In an observational study by Australia’s Zelda Therapeutics Ltd., 21 autism patients demonstrated significant symptom improvements when treated with medical cannabis extracts over a 12-week period. The study found that 71.4 percent of patients treated with the extracts instead of traditional medications, such as atypical antipsychotics, showed improvement in at least one core symptom, including social interaction, language or repetitive behaviors, and 66.7 percent of patients showed “significant general overall improvement.”
The study involved patients with a median age of 9 years, 10 months who had not responded to conventional treatments. The trial eas led by Dr. Gisela Kuester, a neurologist and clinical research director for Fundación Daya, a Chilean non-profit advocacy group and medical cannabis firm.
Harry Karelis, executive chairman for Zelda, called the study results “exciting” and supportive of “the anecdotal evidence…showing the positive effect medicinal cannabis has on treating autism symptoms.”

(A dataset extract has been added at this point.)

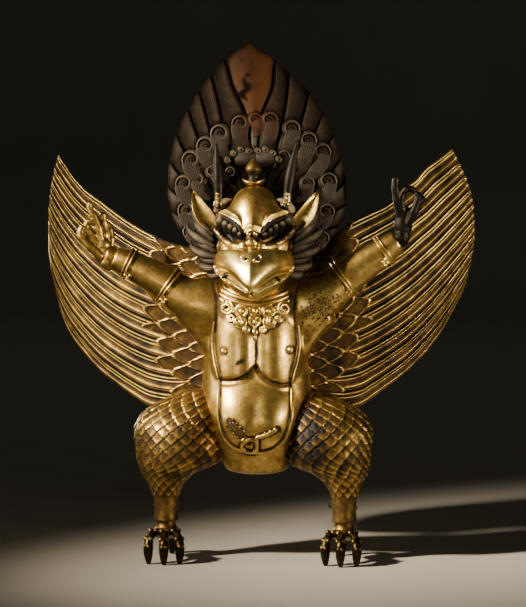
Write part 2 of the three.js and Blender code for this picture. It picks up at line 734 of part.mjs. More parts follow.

“Zelda will use this baseline data to design its clinical trials and generate rigorous scientific data that validates the clinical benefit of medical cannabis,” he said in a press release. “We hope that in the near future [Zelda] can provide an alternative treatment for sufferers of this condition which is of major global significance.”
Zelda expects a six- to nine-month clinical trial to begin within three months after receiving regulatory approvals.